Conventions are held to decide delegates, and Cruz's delegates received the most votes. How is that stealing?

The system is rigged. It should be votes that decide the delegates, not some conventions.

Convention members are elected by voters. 

Binding primaries were an invention of the liberal-progressive movement, led by George McGovern in 1972, in order to erode the republican part of our republic and replace it with the kind of direct democracy our Founding Fathers feared and loathed.  The GOPe, which was very powerful in the 1970s, then adopted the liberal system, which was convenient for them, because it just so happens that grassroots candidates like Goldwater and Reagan (who was a major threat at the time) do much better in convention systems than big-money mass-marketed primaries.

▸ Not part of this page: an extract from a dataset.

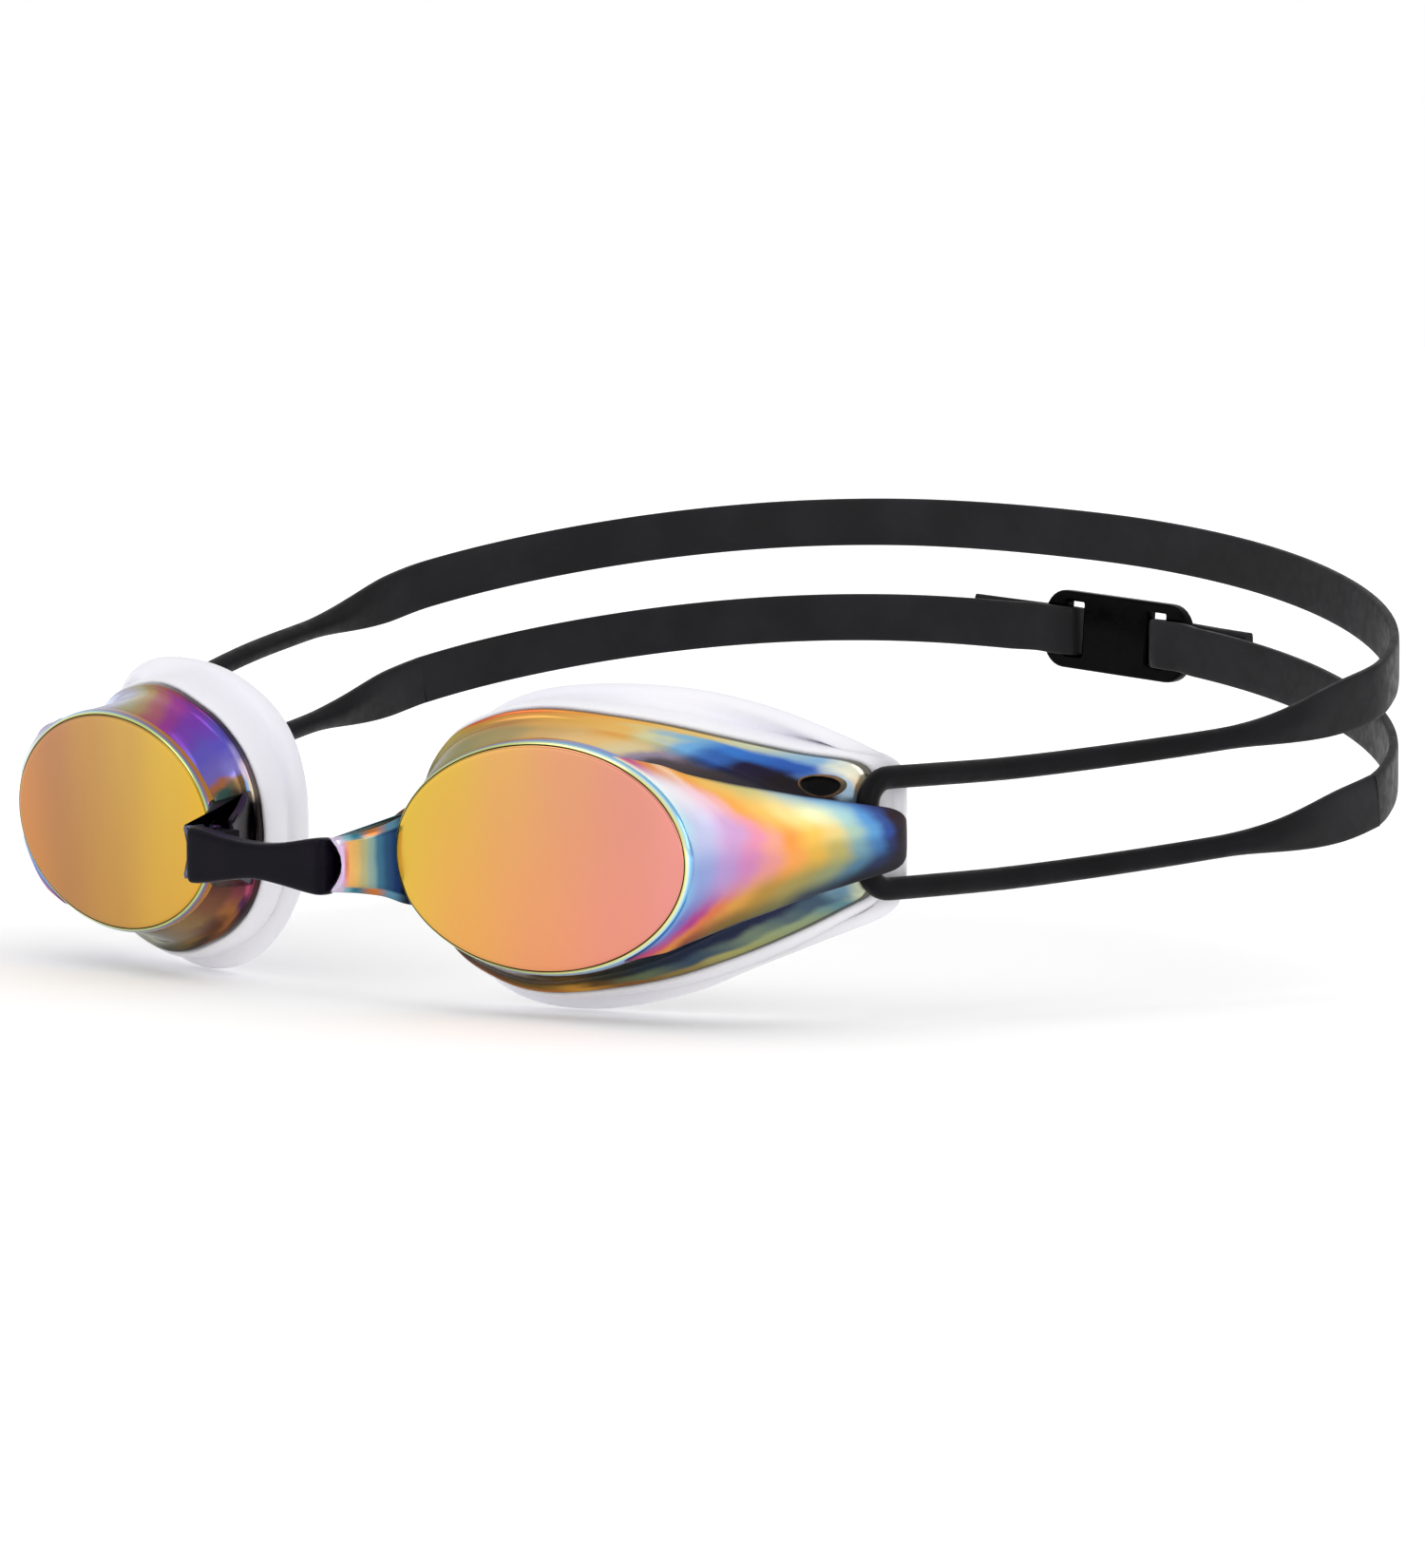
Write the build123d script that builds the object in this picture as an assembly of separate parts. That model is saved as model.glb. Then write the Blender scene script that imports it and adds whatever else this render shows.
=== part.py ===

What we ought to do is abolish binding primaries entirely.  Every state should run the way Colorado did this year: you vote for state delegates who represent you and select national delegates.  No more of this direct-democracy rubbish.  That's how we chose our presidential candidates for nearly 150 years, and it's how we should choose them for the next 150 years, too.

Sadly, the GOPe does not listen to me when I tweet this at them.

***

Anyway, arguing about delegate selection is not why I'm here.  I'm here to share this with erc, in case he didn't see it yet:

facebook.com/permalink.php?story_fbid=10153428635421367&id=259920881366

Every Wisconsin CD-level delegate and alternate.  Still working on loyalties.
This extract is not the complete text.